[Start GIVEN RECORDS]

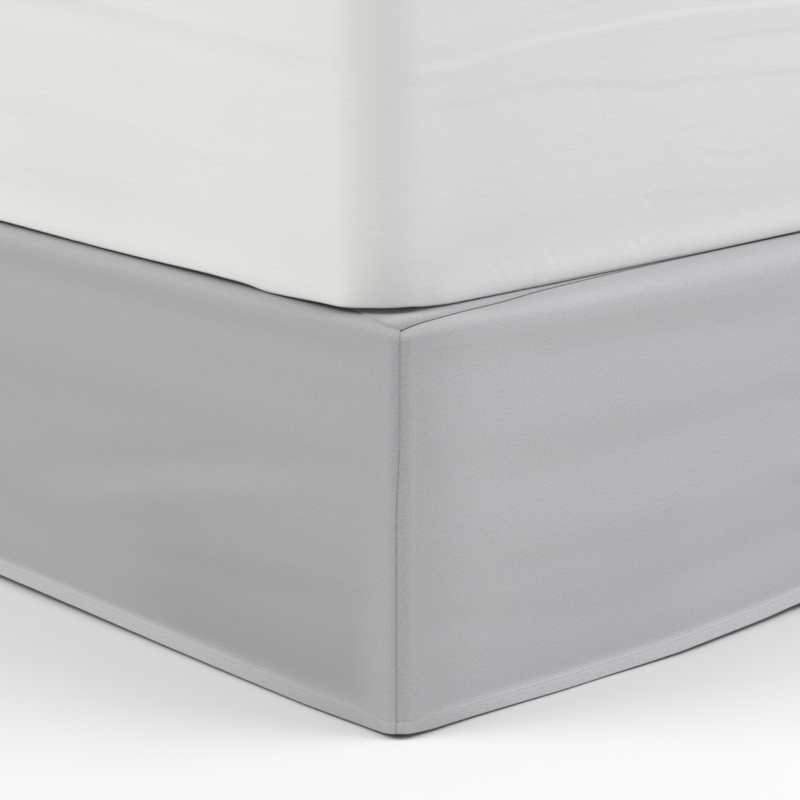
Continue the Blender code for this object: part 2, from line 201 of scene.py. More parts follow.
# Soft folds in the drops, each a long low swelling or hollow: middle, reach each way, lean and height.
# They die away by the corner, and a fold counts as nothing past three times its reach, 9 as a square
FOLD_GAIN = 1.9
FOLD_FADED = 9.0
CALM = (0.004, 0.040)
Fold = namedtuple("Fold", "along up long wide lean out")
FOOT_FOLDS = table(
    Fold,
    (0.30, 0.368, 0.60, 0.011, -0.02, 0.0010), (0.32, 0.327, 0.36, 0.018, -0.05, -0.0016),
    (0.30, 0.267, 0.34, 0.022, -0.03, 0.0014), (0.27, 0.223, 0.16, 0.015, 0.02, -0.0010),
    (0.32, 0.160, 0.30, 0.026, -0.02, 0.0015), (0.45, 0.080, 0.22, 0.026, 0.05, -0.0018),
    (0.56, 0.158, 0.08, 0.018, -0.25, 0.0014), (0.57, 0.215, 0.07, 0.016, -0.30, -0.0012),
    (0.10, 0.200, 0.07, 0.030, -0.20, 0.0008), (0.08, 0.095, 0.12, 0.015, -0.15, -0.0007),
)
SIDE_FOLDS = table(
    Fold,
    (0.35, 0.374, 0.60, 0.011, 0.00, 0.0008), (0.42, 0.346, 0.45, 0.016, -0.01, -0.0013),
    (0.32, 0.270, 0.50, 0.030, 0.00, 0.0013), (0.30, 0.197, 0.20, 0.020, -0.22, -0.0014),
    (0.33, 0.160, 0.20, 0.021, -0.26, 0.0015), (0.18, 0.100, 0.18, 0.020, -0.13, -0.0014),
    (0.30, 0.078, 0.12, 0.012, -0.10, 0.0006), (0.11, 0.035, 0.14, 0.012, 0.00, -0.0006),
    (0.62, 0.090, 0.10, 0.025, 0.10, -0.0012),
)
# Past those folds the cloth goes on in the same slow bands
Band = namedtuple("Band", "up wide out")
BANDS = table(
    Band,
    (0.372, 0.012, 0.0009), (0.335, 0.018, -0.0013), (0.262, 0.026, 0.0014),
    (0.198, 0.022, -0.0012), (0.140, 0.024, 0.0014), (0.070, 0.024, -0.0013),
)
BAND_START = 0.86
BAND_STEP = 0.36
BAND_LONG = 0.19
BAND_LEAN = 0.05
BAND_RISE = 0.008
BAND_SHIFT = 0.3

# The deck's welt from the seam inwards: how wide each step is, and how much it rises
Step = namedtuple("Step", "width rise")
WELT = table(
    Step,
    (0.0002, 0.0004), (0.0003, 0.0002), (0.0006, 0.0001), (0.0010, 0.0), (0.0012, 0.0),
    (0.0016, 0.0), (0.0030, 0.0), (0.0050, -0.0001), (0.0120, -0.0003), (0.0300, -0.0006),
)
WELT_START = 0.0004
WELT_UNDER = 0.0008
WELT_UNDER_DROP = 0.0006
# It stands to its full height at the foot end, from beside the corner to where the mattress hides it
WELT_LOW = 0.12
WELT_FOOT = (0.045, 0.075)
WELT_BESIDE = (0.012, 0.024)
WELT_SHOWN = (0.200, 0.270)
DECK_SHEET = 0.0005
DECK_FIRST_COLUMN = 3
# The deck counts as this far up the cloth for its painted light and shade, clear of the hem's painted
# highlight and of the painted shade on the top over the edge
DECK_REACH_UP = 0.30

# Faint short creases that only the fine cloth has
FOOT_CREASES = table(
    Fold,
    (0.068, 0.276, 0.032, 0.0035, -0.46, -0.00016), (0.060, 0.262, 0.028, 0.0030, -0.52, -0.00014),
    (0.080, 0.190, 0.034, 0.0040, -0.95, -0.00018), (0.062, 0.176, 0.024, 0.0032, -0.90, 0.00012),
    (0.105, 0.165, 0.030, 0.0036, -0.70, -0.00014), (0.150, 0.205, 0.050, 0.0060, -0.35, 0.00022),
    (0.235, 0.128, 0.060, 0.0060, -0.10, -0.00020), (0.270, 0.030, 0.018, 0.0040, 0.90, 0.00024),
    (0.245, 0.036, 0.016, 0.0036, 1.10, -0.00020), (0.120, 0.362, 0.040, 0.0070, 0.10, -0.00050),
    (0.045, 0.352, 0.022, 0.0060, 0.30, -0.00035), (0.520, 0.225, 0.020, 0.0050, 0.60, -0.00040),
    (0.400, 0.286, 0.080, 0.0070, -0.04, 0.00025),
)
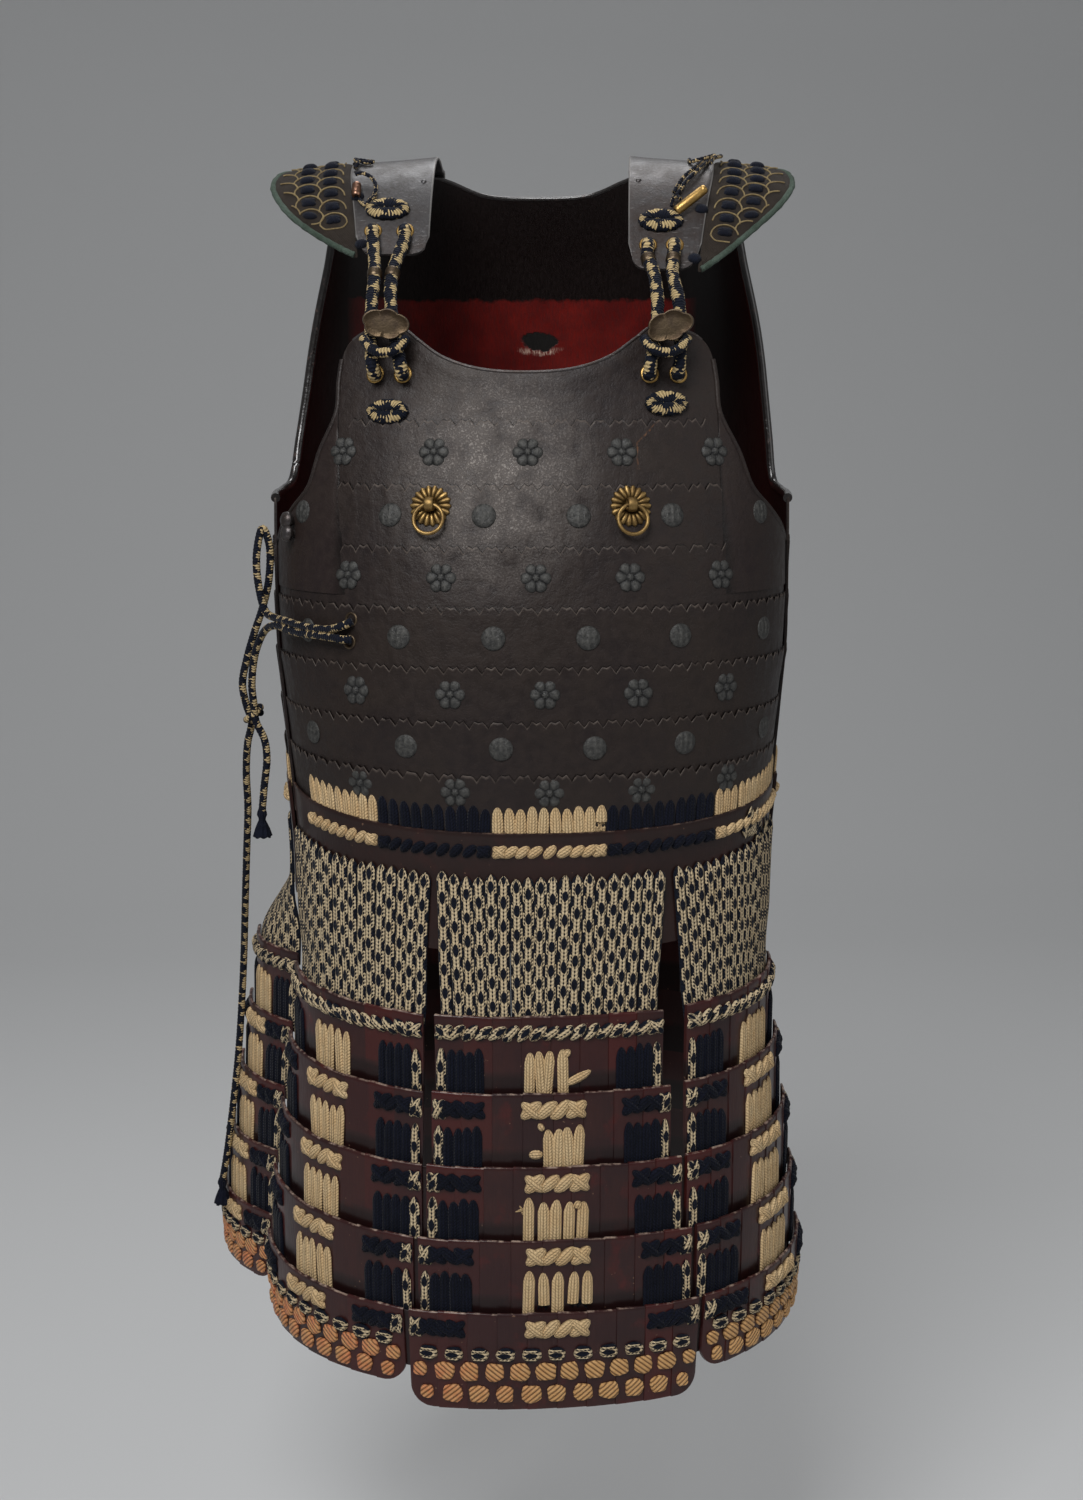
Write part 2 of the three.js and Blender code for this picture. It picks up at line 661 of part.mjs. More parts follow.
for (const [letter, side] of [["L", 1], ["R", -1]]) {
  armour.add(
    shoulderStrap(`shoulder_strap_${letter}`, side),
    shoulderWing(`shoulder_wing_${letter}`, side),
    shoulderCord(`shoulder_cord_${letter}`, side),
    shoulderToggle(`shoulder_toggle_${letter}`, side),
  );
  const frame = chestFrame(side * RING.angle, RING.z);
  frame.add(ringMount(`ring_mount_${letter}`), ring(`ring_${letter}`));
  armour.add(frame);
}

armour.add(
  tieCord("tie_cord_long", TIE_CORD_LONG),
  tieCord("tie_cord_short", TIE_CORD_SHORT),
);

for (const panel of PANELS) {
  armour.add(lacingCurtain(panel));
  TIERS.forEach((_, index) => armour.add(lame(panel, index)));
}

export default armour;
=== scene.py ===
"""Finish of the lamellar armour: an iron cuirass whose seven skirt panels hang on laced braid.

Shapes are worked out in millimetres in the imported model's frame (+Z up, -Y the wearer's front,
+X the wearer's left) and put into meshes in metres.
"""

import json

import bpy
import numpy as np
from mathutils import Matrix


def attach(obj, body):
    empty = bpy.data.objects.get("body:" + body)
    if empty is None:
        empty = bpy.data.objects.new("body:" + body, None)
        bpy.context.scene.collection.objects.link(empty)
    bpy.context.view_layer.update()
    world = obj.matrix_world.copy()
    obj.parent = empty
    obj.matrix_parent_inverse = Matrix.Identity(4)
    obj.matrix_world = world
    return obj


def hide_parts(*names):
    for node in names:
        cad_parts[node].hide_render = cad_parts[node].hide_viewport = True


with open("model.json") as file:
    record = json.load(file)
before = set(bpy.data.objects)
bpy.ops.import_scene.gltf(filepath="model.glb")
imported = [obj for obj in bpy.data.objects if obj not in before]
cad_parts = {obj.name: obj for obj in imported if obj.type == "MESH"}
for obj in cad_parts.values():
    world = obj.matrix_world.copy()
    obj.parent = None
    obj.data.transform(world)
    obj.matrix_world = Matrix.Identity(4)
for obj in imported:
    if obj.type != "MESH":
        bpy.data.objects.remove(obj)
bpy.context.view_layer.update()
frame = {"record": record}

MM = 0.001
PI = np.pi
chance = np.random.default_rng(11)

# ---------------------------------------------------------------- camera, floor and light

CAMERA_PLACE = (-0.1238, -1.4949, -0.165)
CAMERA_PITCH_DOWN = 9.5
CAMERA_HEADING = -5.0
FLOOR_Z = -1.15


def set_stage():
    """Camera, a pale world and three soft lights; the pale floor that curves up into a backdrop is made at the end of
    the script.
    """
    scene = bpy.context.scene
    scene.view_settings.view_transform = "Standard"
    camera = bpy.data.objects.new("camera", bpy.data.cameras.new("camera"))
    camera.data.lens = 50
    camera.data.sensor_width = 36
    camera.location = CAMERA_PLACE
    camera.rotation_euler = (np.radians(90 - CAMERA_PITCH_DOWN), 0, np.radians(CAMERA_HEADING))
    scene.collection.objects.link(camera)
    scene.camera = camera
    for name, place, aim, size, watts in [
        ("key_light", (-0.75, -1.8, 1.35), (0, 0, -0.35), 1.1, 50),
        ("fill_light", (1.9, -1.5, 0.5), (0, 0, -0.4), 1.6, 8),
        ("top_light", (0.1, 0.9, 1.9), (0, 0, -0.3), 1.2, 24),
    ]:
        lamp = bpy.data.lights.new(name, "AREA")
        lamp.size = size
        lamp.energy = watts
        light = bpy.data.objects.new(name, lamp)
        light.location = place
        toward = np.array(aim) - np.array(place)
        flat = np.hypot(toward[0], toward[1])
        light.rotation_euler = (PI / 2 + np.arctan2(toward[2], flat), 0, np.arctan2(-toward[0], toward[1]))
        scene.collection.objects.link(light)
    world = bpy.data.worlds.new("studio")
    world.use_nodes = True
    world.node_tree.nodes["Background"].inputs["Color"].default_value = linear("#e8e9ea")
    world.node_tree.nodes["Background"].inputs["Strength"].default_value = 0.2
    scene.world = world


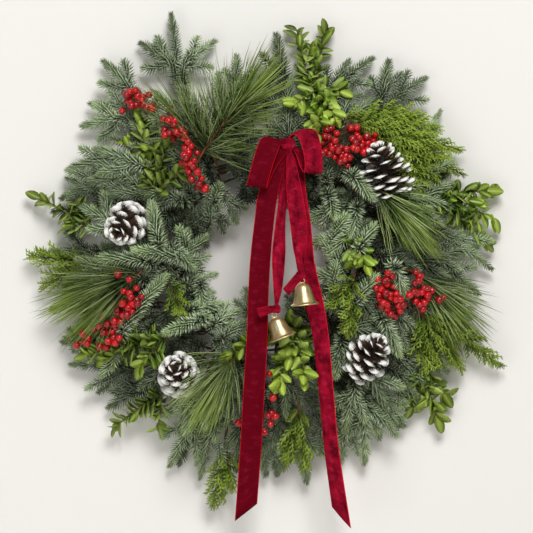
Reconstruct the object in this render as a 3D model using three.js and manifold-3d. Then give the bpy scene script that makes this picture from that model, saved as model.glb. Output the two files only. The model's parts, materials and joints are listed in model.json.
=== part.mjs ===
// Fresh evergreen wreath with a red velvet bow and two brass bells, hung on a wall.
// Millimetres. X is to the right, Z is up, the wall is the plane y = 0 and the front looks along -Y.
// The origin is where the hanging loop bears on its nail. Every place below is first given from the
// centre of the wire ring as (x, z, depth), where depth is the distance in front of the wall.

import * as THREE from "three";
import { mergeVertices } from "three/addons/utils/BufferGeometryUtils.js";
import Module from "manifold-3d";

const wasm = await Module();
wasm.setup();

// ---------------------------------------------------------------------------------------------
// Driving dimensions
// ---------------------------------------------------------------------------------------------

const GAP = 0.35;                    // between pieces that bear on each other

// Wire ring of two rails with clamps that hold the bunches
const RAIL_INNER = 112;
const RAIL_OUTER = 142;
const RAIL_WIRE = 1.6;               // wire radius
const RAIL_DEPTH = 4.9;              // leaves room for the hanging loop's wrap behind the rail
const RAIL_STEPS = 26;
const CLAMP_COUNT = 10;
const CLAMP_WIRE = 1.4;
const CLAMP_TIP = 62;                // degrees from the plane of the rails up to a clamp's open tip
const CLAMP_BEND = 48;               // degrees from one bend of a clamp to the next
const BUNDLE_RADIUS = 7;             // tied butts of one bunch of fir
const BUNDLE_LENGTH = 30;
const BUNDLE_RING = (RAIL_INNER + RAIL_OUTER) / 2;
const CLAMP_REACH = BUNDLE_RADIUS + GAP + CLAMP_WIRE;
const BUNDLE_DEPTH = RAIL_DEPTH + CLAMP_REACH + 0.25;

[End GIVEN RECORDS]

Repeat, unchanged, every line from the one that contains "for (const panel" to the one that contains "before = set(bpy.data.objects)", including both, and no other line.

EXERCISE RESPONSE:
for (const panel of PANELS) {
  armour.add(lacingCurtain(panel));
  TIERS.forEach((_, index) => armour.add(lame(panel, index)));
}

export default armour;
=== scene.py ===
"""Finish of the lamellar armour: an iron cuirass whose seven skirt panels hang on laced braid.

Shapes are worked out in millimetres in the imported model's frame (+Z up, -Y the wearer's front,
+X the wearer's left) and put into meshes in metres.
"""

import json

import bpy
import numpy as np
from mathutils import Matrix


def attach(obj, body):
    empty = bpy.data.objects.get("body:" + body)
    if empty is None:
        empty = bpy.data.objects.new("body:" + body, None)
        bpy.context.scene.collection.objects.link(empty)
    bpy.context.view_layer.update()
    world = obj.matrix_world.copy()
    obj.parent = empty
    obj.matrix_parent_inverse = Matrix.Identity(4)
    obj.matrix_world = world
    return obj


def hide_parts(*names):
    for node in names:
        cad_parts[node].hide_render = cad_parts[node].hide_viewport = True


with open("model.json") as file:
    record = json.load(file)
before = set(bpy.data.objects)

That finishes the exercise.